The laws are also expected to spur growth in the commercial and industrial sectors, as foreign companies and representative offices are now eligible to purchase new and existing properties, provided that the properties are purchased for business purposes. The regulatory changes helped to stimulate investor interest and drive the real estate market, making Vietnam one of the most attractive destinations in the region.

The Ho Chi Minh City market

Being the economic centre and the most populous city in Vietnam, Ho Chi Minh City (HCMC) has particularly benefitted from the massive expansion of the real estate market. HCMC is a new market and is currently at the start of an upward trend in the real estate industry lifecycle. In 2015, the Urban Land Institute and PwC ranked the city fifth in terms of favourable investment prospects in the Asia-Pacific region, after Tokyo, Sydney, Melbourne and Osaka.

HCMC is the second-most popular market in Asia for investment in residential apartments, according to the Urban Land Institute. The residential sector accounts for about 85% of the real estate market. Nevertheless, the residential property market has not been well-developed over the years, and the current supply is not sufficient to meet growing demand from the local population and foreigner investors. As such, the residential property market has been on an upward trend in recent years, with new property launches, good sales performance and increasing primary sale prices.

According to JLL, HCMC had about 80,000 apartment units in 2016, where affordable, mid-range and premium apartments constituted about 43%, 42% and 15% of the stock, respectively. The residential property market continues to expand to the south and the east. The east has become attractive due to infrastructure improvements, such as Metro Line 1, the HCMC-Long Thanh-Dau Giay Expressway, the Hanoi Highway extension and the approved Long Thanh airport project.
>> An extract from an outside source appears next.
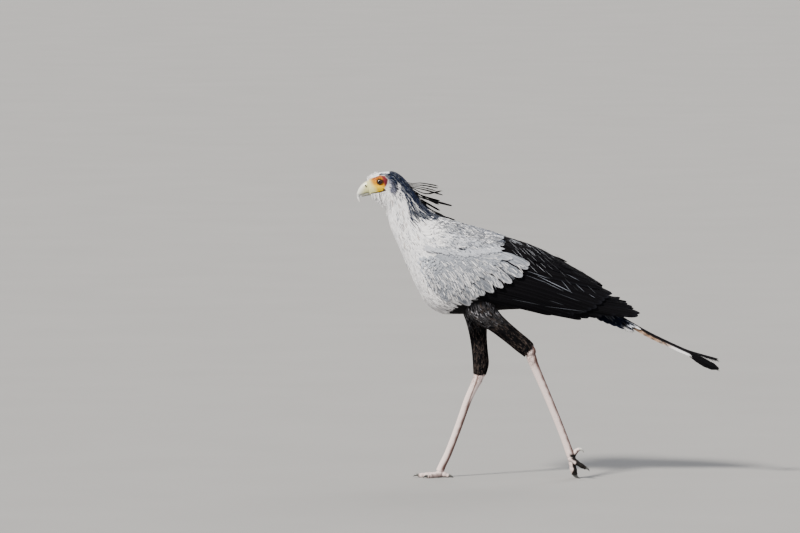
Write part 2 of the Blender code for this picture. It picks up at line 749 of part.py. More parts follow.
def foot(side, joint_place, toes, bends):
    """Four toes joined at the foot's joint, and a claw for each."""
    joint = place(*joint_place, side * FOOT_Y[side])
    name = f"foot_{SIDE_NAMES[side]}"
    middle = ball(name, joint, FOOT_BALL * MM, "leg", 10, 7)
    pieces = []
    for toe, places in toes.items():
        rings = toe_rings(places, joint, side)
        pieces.append(tube(f"{name}_{toe}", rings, "leg"))
        end = sum(rings[-1], Vector()) / len(rings[-1])
        way = (end - sum(rings[-2], Vector()) / len(rings[-2])).normalized()
        down, rise, bend = bends[toe]
        claw(f"claw_{SIDE_NAMES[side]}_{toe}", end + way * GAP, way, down, CLAWS[toe], rise, bend)
    combine(middle, pieces, "UNION")
    combine(middle, [shank_cutter(side), floor_block()], "DIFFERENCE")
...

Thus far, foreign investors’ greatest interest lies in the premium apartment segment in District 1 (the city centre) and District 2, where many expats and wealthy Vietnamese reside, as well as in properties along Metro Line 1. In 2016, a total of 2,700 premium apartment units were opened to the market, which was the highest number recorded in the past 10 years. Some 98% of the newly launched apartments were located in District 1. Similar premium and luxury projects are being launched in districts adjacent to District 1. The premium and luxury condominium developments, as well as lower interest rates, have stimulated renewed interest in property investment in HCMC.

Expectations for the HCMC market

The premium and luxury apartment segment is expected to maintain its high absorption level above 50%, considering its small size compared to other segments. the segment is still attractive to foreigners and affluent locals, as prices for luxury projects in HCMC are still relatively low compared to other cities in Southeast Asia. This segment is expected to introduce more unique offerings in 2017 and beyond to attract high net worth investors. Thus, the stock of premium apartments priced above USD 2,000 per sq m is expected to double within the next three years.

At the same time, the number of affordable housing units worth less than USD 45,000 fails to meet demand in HCMC. According to the World Bank, with the current urbanisation trend in the country, the urban population is expected to reach around 50% by 2040, creating demand for approximately 374,000 additional units in cities every year. To address the issue, the Government is seeking ways to encourage developers to undertake more affordable housing projects. Some developers have expressed interest towards the affordable housing segment to meet less-tapped demand and resolve the shortage problem to some extent. In the next three years, the residential supply is expected to grow by 74%. Nevertheless, the market is expected to absorb the increase, as the stock of apartments is low relative to the city’s, population.

In addition, more apartments are likely to be built along Metro Line 1, which is scheduled to be completed by 2020. The construction of Metro Line 1 in HCMC commenced on 28 August 2012. Covering 19.6 kilometres, Metro Line 1 will consist of 14 stations and run across Districts 1, 2, 9, Binh Thanh and Thu Duc. When it begins operating in 2020, Metro Line 1 will enhance the accessibility of housing developments, making properties located along its route even more attractive.

Key takeaways

Property prices in HCMC are still relatively low compared to those in other major Southeast Asian cities. According to the Japan Real Estate Institute, the prices of newly built premium residential projects in HCMC are still much cheaper than their counterparts in cities such as Jakarta, Kuala Lumpur and Bangkok. Investors can expect a gross rental yield of 6-8% and favourable capital gains in the medium and long term. The general affordability of premium and luxury residential projects that creates lower financial risks, coupled with favourable capital upsides, makes HCMC a competitive investment destination.

As an emerging market, Vietnam presents substantial growth potential. The country’s economic growth, a burgeoning middle class and urbanisation remain the important drivers for the expansion of the real estate market. Ho Chi Minh City is on track to becoming a major business centre and vibrant metropolis of Southeast Asia, and the demand for property in the city will remain strong.